▸ **Work to complete**
Select and reproduce each line of the listing below that bears the string "part".

▸ **Provided data**
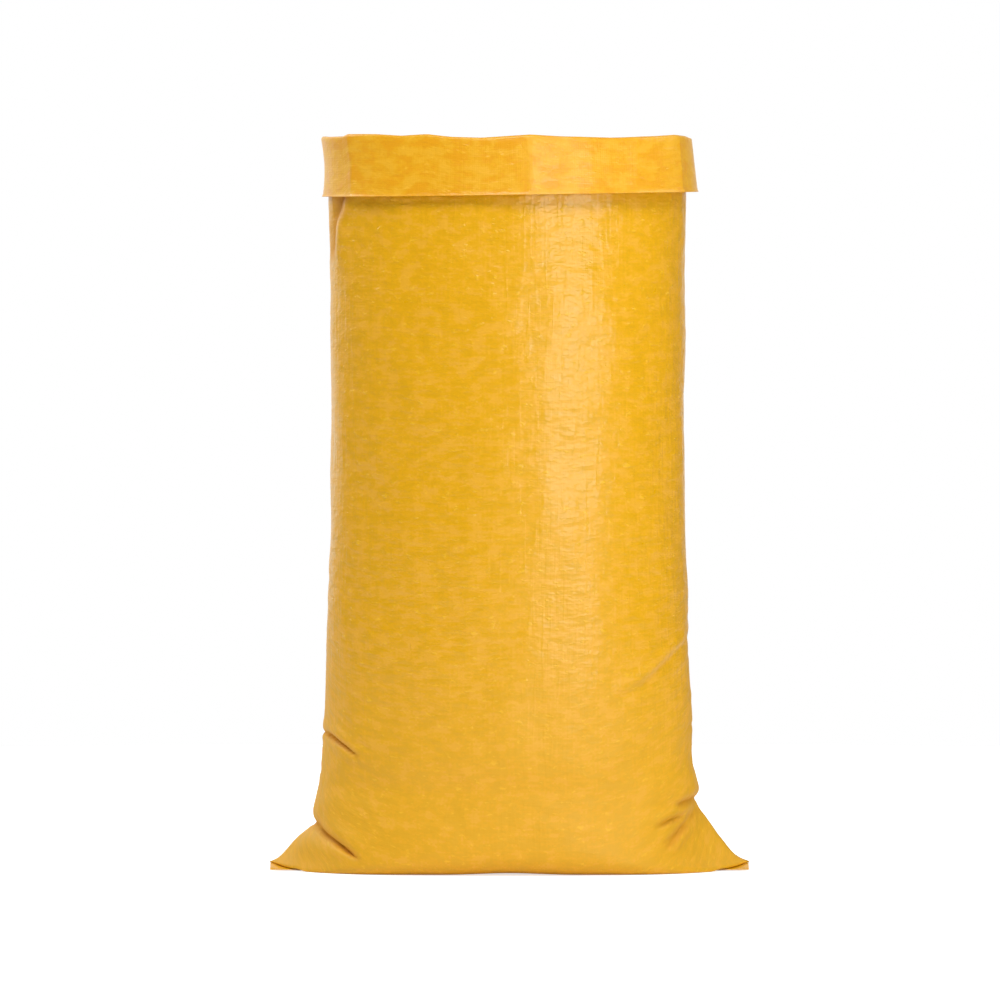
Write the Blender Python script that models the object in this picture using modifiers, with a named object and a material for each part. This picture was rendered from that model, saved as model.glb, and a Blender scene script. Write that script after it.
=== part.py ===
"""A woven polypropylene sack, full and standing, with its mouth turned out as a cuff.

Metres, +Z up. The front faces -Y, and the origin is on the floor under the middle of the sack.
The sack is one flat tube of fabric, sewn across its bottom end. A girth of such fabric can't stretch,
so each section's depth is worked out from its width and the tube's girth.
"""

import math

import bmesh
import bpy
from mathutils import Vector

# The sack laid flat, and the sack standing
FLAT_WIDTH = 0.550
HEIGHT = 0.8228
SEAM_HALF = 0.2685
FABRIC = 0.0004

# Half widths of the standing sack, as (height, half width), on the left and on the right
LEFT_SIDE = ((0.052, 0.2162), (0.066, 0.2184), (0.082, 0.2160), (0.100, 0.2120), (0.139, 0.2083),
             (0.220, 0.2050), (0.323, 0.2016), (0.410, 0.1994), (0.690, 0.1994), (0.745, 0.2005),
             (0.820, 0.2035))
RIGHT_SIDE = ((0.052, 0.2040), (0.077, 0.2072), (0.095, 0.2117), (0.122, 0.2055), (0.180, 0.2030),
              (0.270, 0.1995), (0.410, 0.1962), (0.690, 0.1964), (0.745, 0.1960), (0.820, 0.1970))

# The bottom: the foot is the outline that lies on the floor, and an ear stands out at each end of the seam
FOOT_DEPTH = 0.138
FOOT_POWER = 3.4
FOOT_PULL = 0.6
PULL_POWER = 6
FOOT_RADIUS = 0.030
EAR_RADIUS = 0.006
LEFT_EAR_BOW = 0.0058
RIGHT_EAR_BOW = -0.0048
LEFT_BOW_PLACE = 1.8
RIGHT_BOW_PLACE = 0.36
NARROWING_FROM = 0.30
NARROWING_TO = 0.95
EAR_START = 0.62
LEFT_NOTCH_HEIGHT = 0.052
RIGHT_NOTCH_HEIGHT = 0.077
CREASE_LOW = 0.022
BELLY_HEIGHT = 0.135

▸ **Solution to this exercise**
Write the Blender Python script that models the object in this picture using modifiers, with a named object and a material for each part. This picture was rendered from that model, saved as model.glb, and a Blender scene script. Write that script after it.
=== part.py ===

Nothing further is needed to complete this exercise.